A few weeks later I got the only visit from any officer from the Divisional Office in my ten months there – Jack Brennan came. I received a call from Charlie Sargeant saying he’d had a visitor, hadn’t a clue who he was, he looked like a farmer. He’d stared at the track diagram displayed in the box, read the notices, signed the Train Register with an indecipherable scrawl and was now coming my way. It was a dreadful evening, the clouds were low and the rain was pouring. Jack Brennan pushed the door of my office open, tripped over one bucket and dropped his matches with which he’d been lighting a cigarette into the other bucket that was catching the steady drips from the ceiling, swore, and settled himself opposite me to say he’d come to see how I was getting on.
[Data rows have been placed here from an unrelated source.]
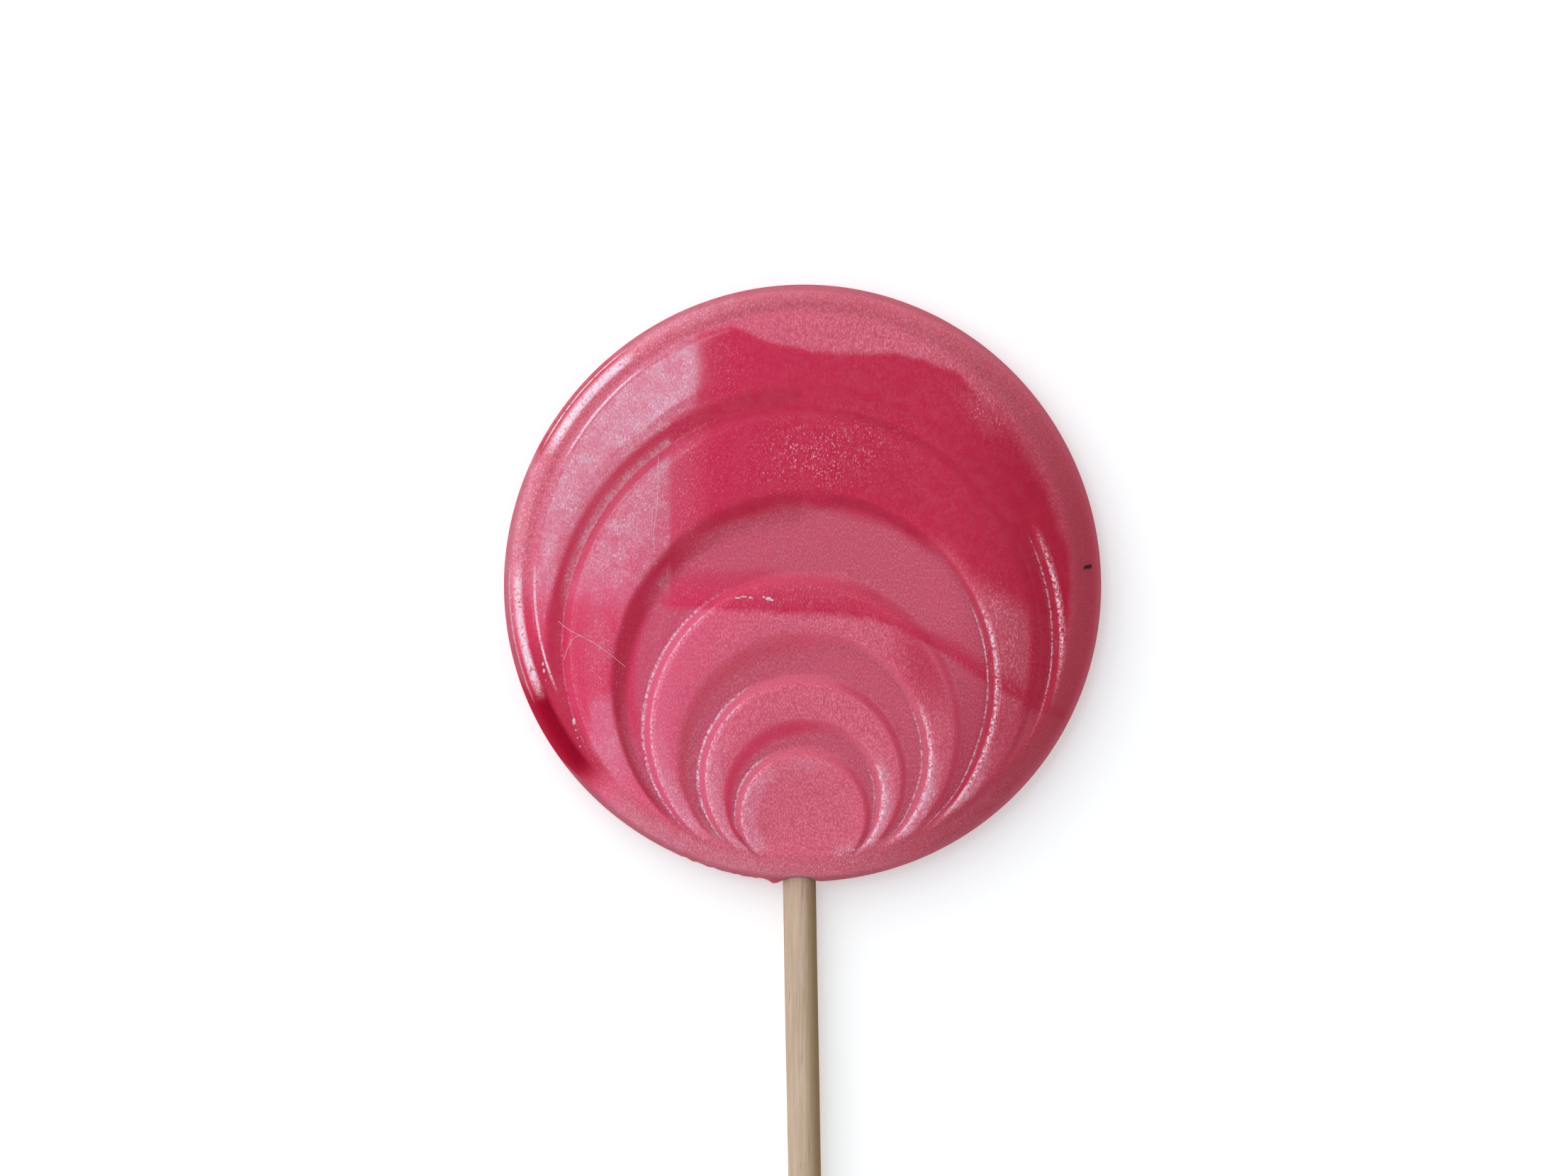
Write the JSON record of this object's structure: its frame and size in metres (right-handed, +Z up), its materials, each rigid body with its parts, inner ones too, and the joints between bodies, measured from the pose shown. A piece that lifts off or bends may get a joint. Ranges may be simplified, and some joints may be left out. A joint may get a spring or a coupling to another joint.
{
  "type": "moulded swirl lollipop",
  "caption": "Flat round moulded lollipop with nested off-centre rings in its face and marbled pink and red colour, on a plain wooden stick.",
  "frame": {"origin": "middle of the candy disc's flat back, which it lies on", "axes": "+Z up out of the relief face, +Y from the stick towards the top of the disc, so the stick runs along -Y"},
  "size_m": [0.07, 0.155, 0.008],
  "materials": {
    "candy": "glossy boiled sugar, pearly pink marbled with red",
    "stick_wood": "bare pale wood"
  },
  "bodies": {
    "root": {"candy_disc": "candy", "stick": "stick_wood"}
  },
  "joints": []
}
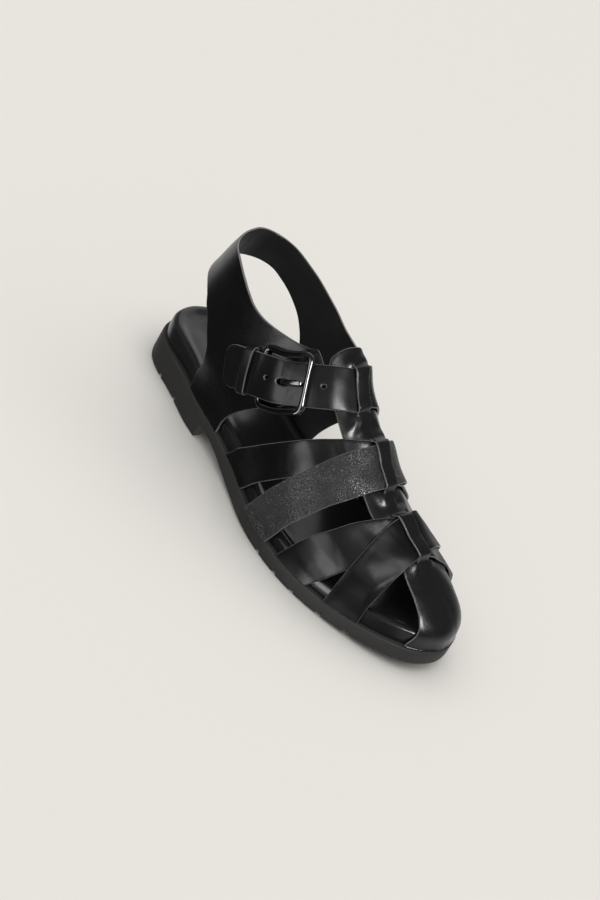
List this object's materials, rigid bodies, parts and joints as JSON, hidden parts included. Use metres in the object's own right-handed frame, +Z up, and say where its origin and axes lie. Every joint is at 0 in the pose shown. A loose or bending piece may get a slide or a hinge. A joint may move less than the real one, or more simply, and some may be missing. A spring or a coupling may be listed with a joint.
{
  "type": "fisherman sandal",
  "caption": "Flat fisherman sandal for the right foot: woven leather straps over the foot, open toe sides, heel strap, buckled instep strap, low block heel on a grooved rubber sole.",
  "frame": {"origin": "centre of the shoe's bounding box, on the floor plane under the sole", "axes": "+Y to the toe, +X to the lateral side, +Z up"},
  "size_m": [0.0902, 0.2648, 0.1054],
  "materials": {
    "outsole_rubber": "matt moulded rubber",
    "footbed_leather": "smooth leather cover, soft sheen",
    "upper_leather": "black leather, semi gloss, lightly grained",
    "closure_leather": "black leather, semi gloss",
    "keeper_leather": "black leather, semi gloss",
    "frame_metal": "black nickel, polished",
    "prong_metal": "black nickel, polished"
  },
  "bodies": {
    "root": {"outsole": "outsole_rubber", "footbed": "footbed_leather", "upper": "upper_leather", "closure_strap": "closure_leather", "keeper": "keeper_leather", "buckle_frame": "frame_metal", "buckle_prong": "prong_metal"}
  },
  "joints": []
}
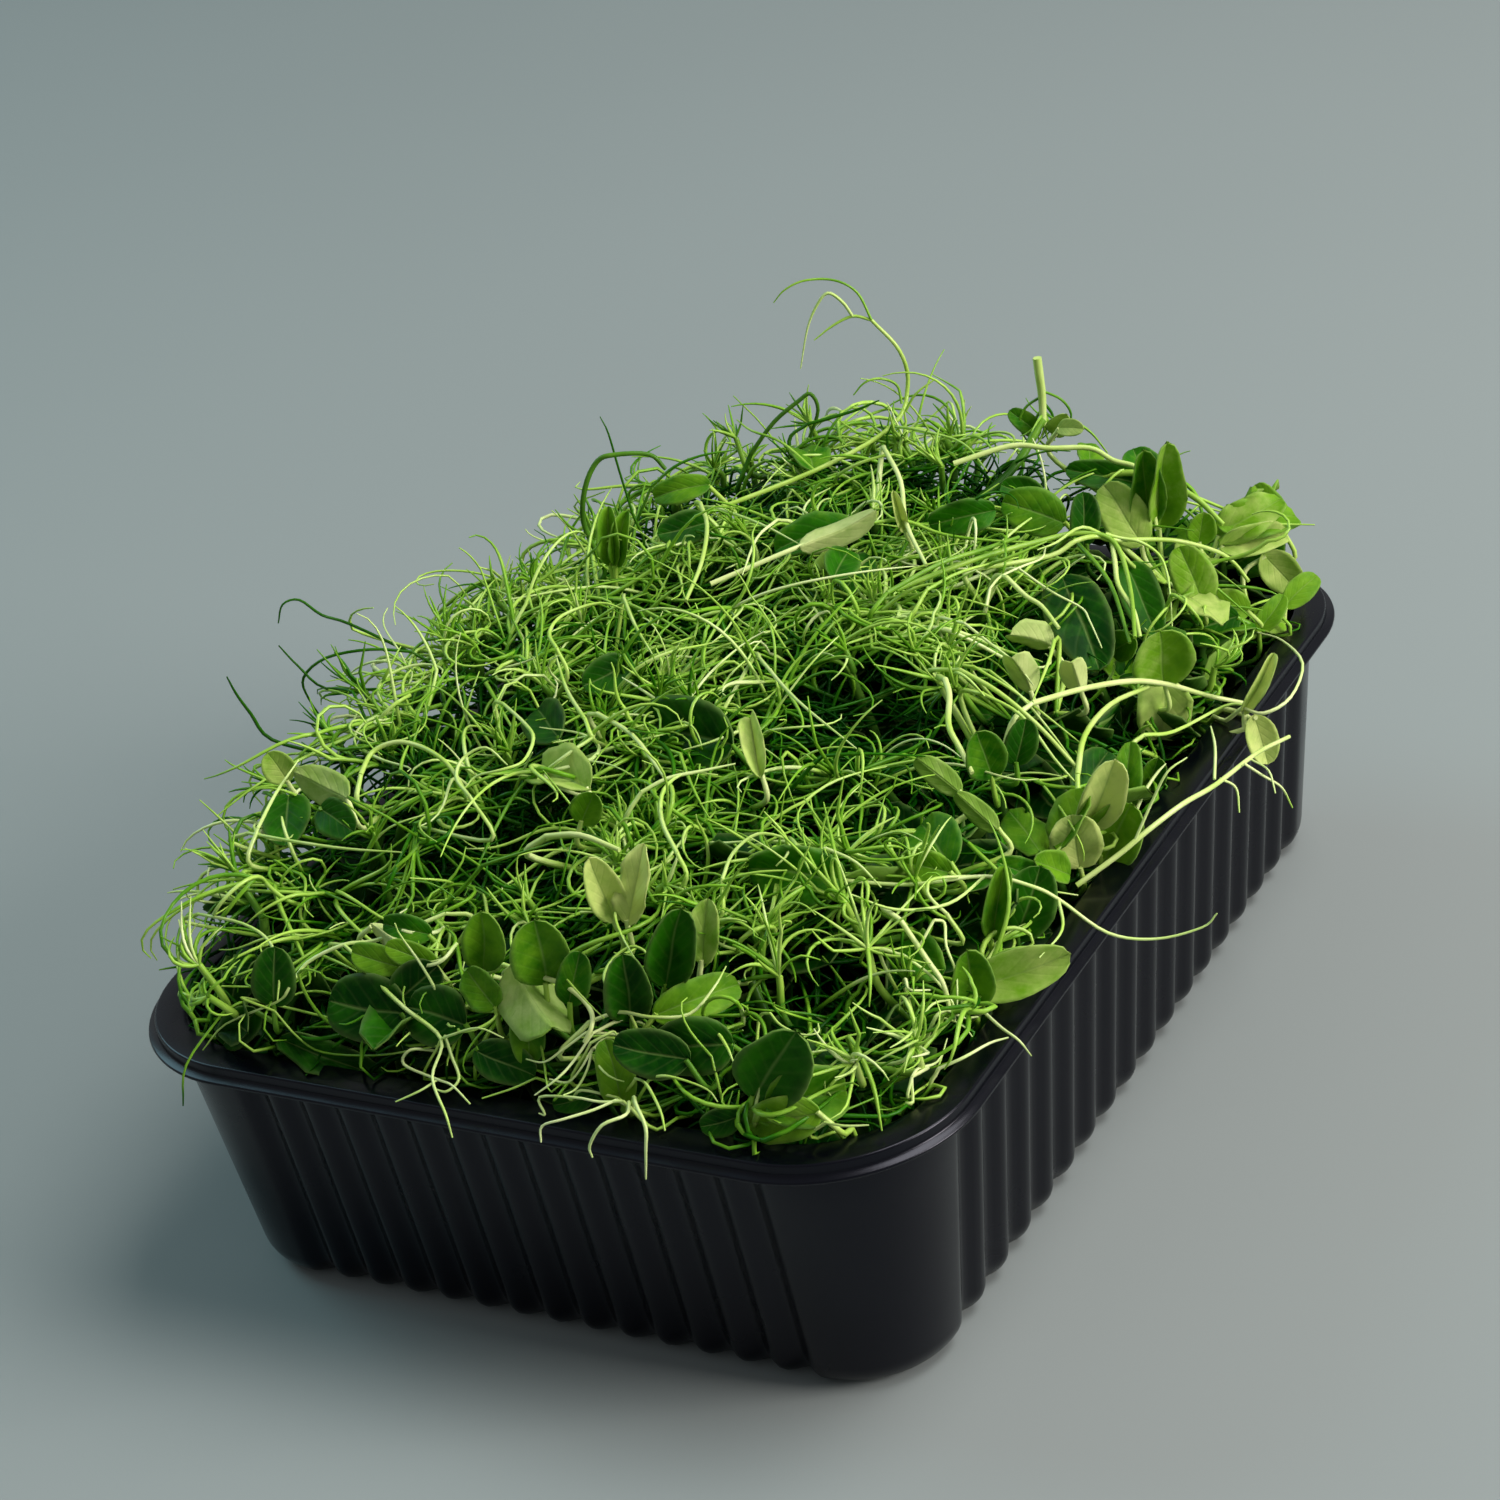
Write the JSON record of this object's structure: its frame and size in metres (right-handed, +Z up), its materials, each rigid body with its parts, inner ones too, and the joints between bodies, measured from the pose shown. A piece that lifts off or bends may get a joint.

He never let on that he’d seen my special instruction – I can’t believe that he didn’t notice it. It was only in later years that I realised the authorisation of special instructions was the prerogative alone of the Regional Operating Manager – a task I had in later years when a sheaf of such instructions would be placed before me for signature by the Rules & Regulations Officer in Rail House at Crewe.